Atidrip Modak - Research Analyst
Great. And then you've talked about this a little bit before, but given the macro landscape changes, I wanted to ask, how are you thinking about your capital allocation strategies between organic and organic investments? And maybe the potential for balancing some of that growth with return of capital over time?
Jillian C. Evanko - CEO, President & Director
Yes. So certainly, we think right now, organic and inorganic investment for profitable growth is the right way to spend our money. You're seeing us do more organic of late, which is with respect to the capacity projects that we've described. The inorganic is, I'd say, a sub bullet primarily because there's nothing we have to have into our portfolio. We're super pleased with this portfolio that over the course of time has come together. And that's really been through our own R&D group as well as the inorganic side. But there's a few out there that I think would make sense to add. And again, those would be at similar valuation or headline prices that you've seen us do over the last 18 months.
We do expect, as we get paid for the Big LNG work, that accelerates our ability to pay down debt and get to a point. We would actually anticipate we get to a point to be certainly sub [1] leverage ratio. And at that point, it becomes a meaningful conversation in the boardroom about what -- how do we think about a different way to return to shareholders.
So I think that there is the potential for that conversation in the near- to medium-term horizon. But certainly, in the current state, the investment for growth and debt paydown are our top allocation priorities.
Operator
Our next question comes from Craig Shere with Tuohy Brothers.
Craig Shere
I want to pick up on Ati and Pavel's questions a little. On the 20 perspective, Big LNG orders, what proportion would you say are actively considering Chart's full IPSMR technology suite? And internationally, as you look at your opportunity sets, can you kind of provide any color about the growing Chart content opportunity per international order that we're seeing now versus a year or 2 ago? And finally, on the hydrogen question, do you see the increased 2023 to 2025 opportunity in LNG completely additive to at least the prior hydrogen outlook? Or could the latter, the hydrogen outlook have some deferral as traditional energy independence takes precedent over the next couple of years?

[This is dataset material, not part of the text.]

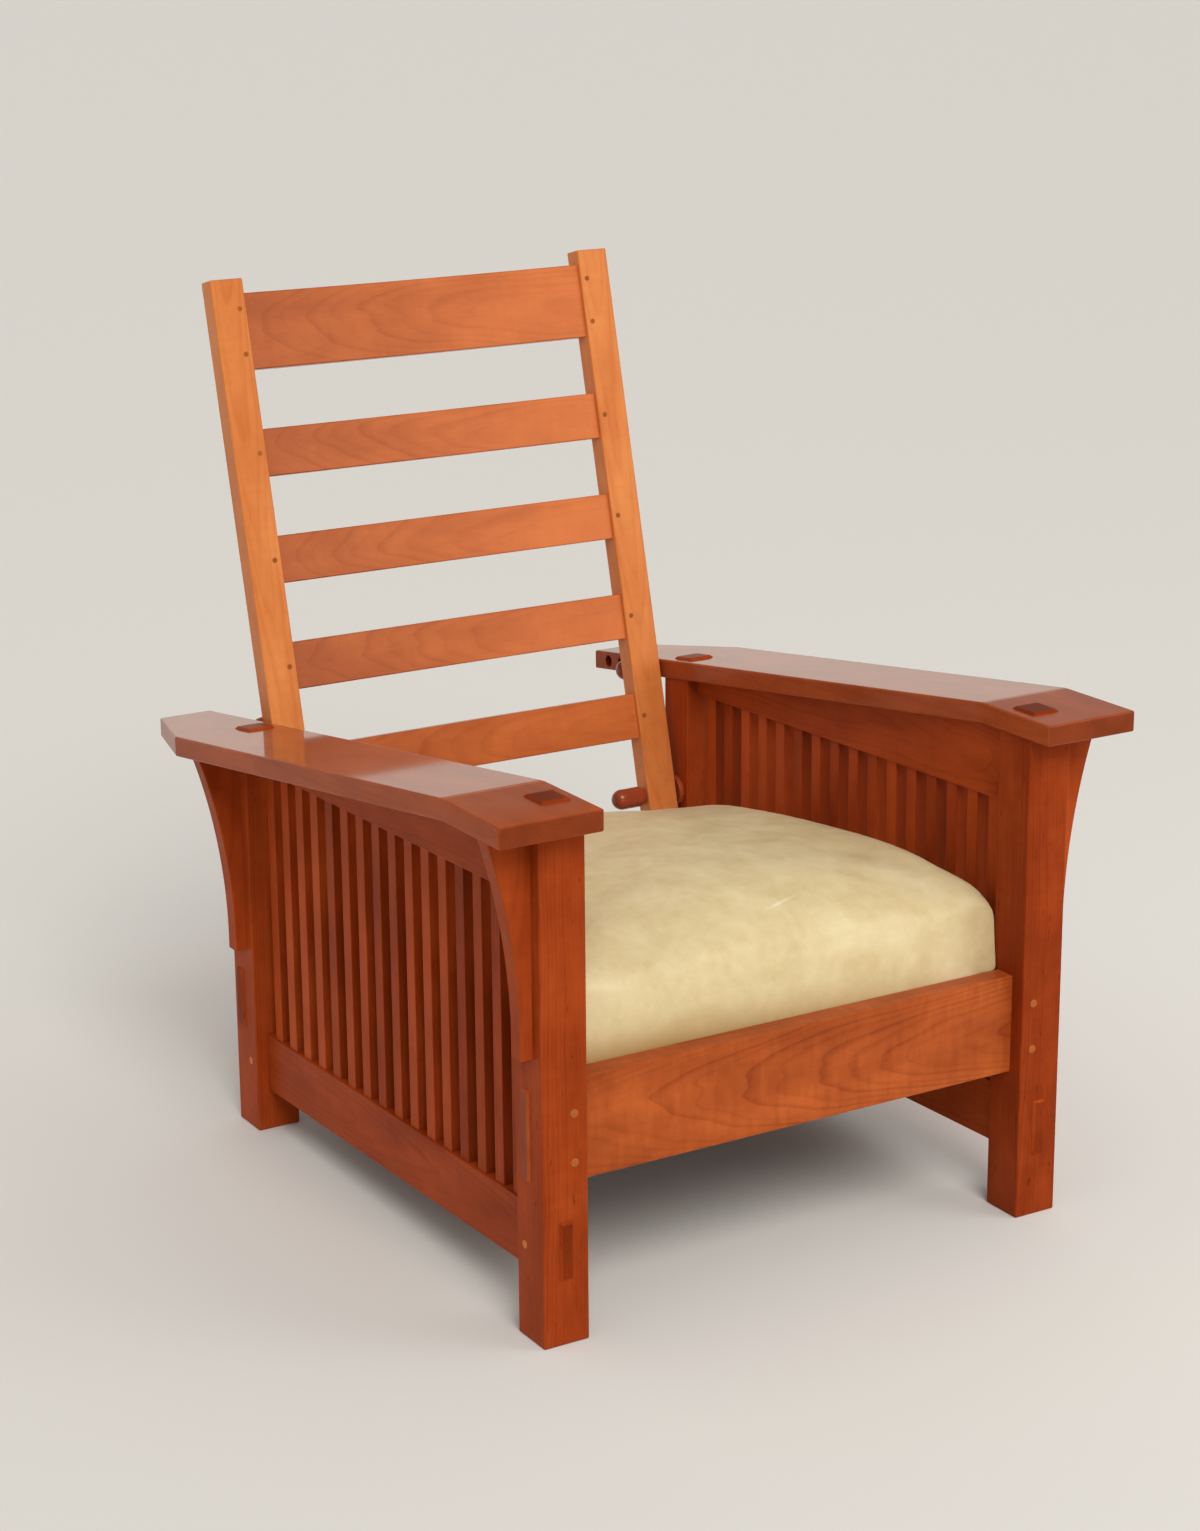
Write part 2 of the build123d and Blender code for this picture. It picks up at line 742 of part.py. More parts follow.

Jillian C. Evanko - CEO, President & Director
All right. Thanks for the questions, Craig. So let me take one by one. When we look at the percent of the potential project content and which ones would use IPSMR. I'm going to answer this based on 5 MTPA and above. So I'm going to exclude the small-scale stuff. Let's see, real quickly back of the envelope, I've got -- certainly 50% of these are -- would be in conversation for the potential to be IPSMR. Some of those have incumbents that are other process technologies. So if you wanted to peel the onion back, I think you'd have to risk adjust the ones that the incumbent has their process on their existing locations. So trying to displace is a lot harder than trying to sell the process to somebody who doesn't have an incumbent. So the 50%, you'd have to risk adjust that for that discussion. But you could apply that as a 50% to the 60% number.
The second question on the international opportunities. I mean those were -- those are wholly additive to our position from where we were a quarter ago. If we get -- and I feel like we're very well positioned. The international extensions or new builds are a little bit slower in terms of moving forward. So a lot of this has been us working at this for 3 or 4 years to get qualified and get to the right teams in these larger organizations that are making the process technology decision, but those types of projects are similar, if we are to get IPSMR, would be similar in size to some of the U.S. Gulf Coast work that we do.
And then the hydrogen question versus LNG and whether the hydrogen opportunities would be -- I guess I could answer it -- or I could answer it 2 ways. Hydrogen additive or is the LNG additive to the hydrogen, either way I'd answer it is we believe hydrogen is additive and not a displacer to the things that we're talking about, at least in the first half of this decade. I think over the course of time, how those -- how that line crosses, I don't have a guess right now. It's too early to tell in terms of the evolution of the hydrogen economy. Yet the hydrogen folks that are working with us, a lot of the 419 are -- have absolutely nothing to do with the LNG side. But we're starting to also see a little bit of a subset of the LNG players say, yes, let me contemplate doing a mix. Let me contemplate thinking about the next step here. But no one is going now back to the authorities and going to rejiggerate LNG facility and add hydrogen in because that's just going to add length of time before construction starts. So I think that's probably step 2, maybe step 3 later this decade.
Craig Shere
How easy would it be for you to do a rejiggering or a brownfield adding 10% hydrogen to a large-scale facility?
Jillian C. Evanko - CEO, President & Director
So it would depend on a lot of factors, how easy it is. Let's describe it maybe that we have looked at this for multiple different customers, most of that has been on the smaller scale side. And in the context of what are the critical points to design into LNG today to be able to potentially blend, in many cases, it's up to 25% or 30% hydrogen. So there are some elements of the design that make it easier if you're going to retrofit it later. The second answer to that is you can take hydrogen equipment, in many cases, that's going to be a different metallurgy, and we can accommodate multiple molecules, but it's not just an off-the-shelf type of product. I think the question is less applicable to us. So our answer would be, yes, we can do it. And the question would be more applicable to some of the interconnection points with other people's equipment. So having an interconnection point with a compressor and the compressor would need to be able to handle that, the pipelines coming in and out.
So it's a fairly -- it's not a one-company answer. It would have to be an interconnection point of various different companies that could work together on that. I don't think it's -- I think it's actually very realistic. And I don't think it's one of these far-fetched ideas, I think you're going to see more and more of that. But again, I don't think that's a '22, '23, '24 type of time frame.
Operator
I'm showing no further questions in queue at this time. This concludes today's conference call. Thank you for participating. You may now disconnect.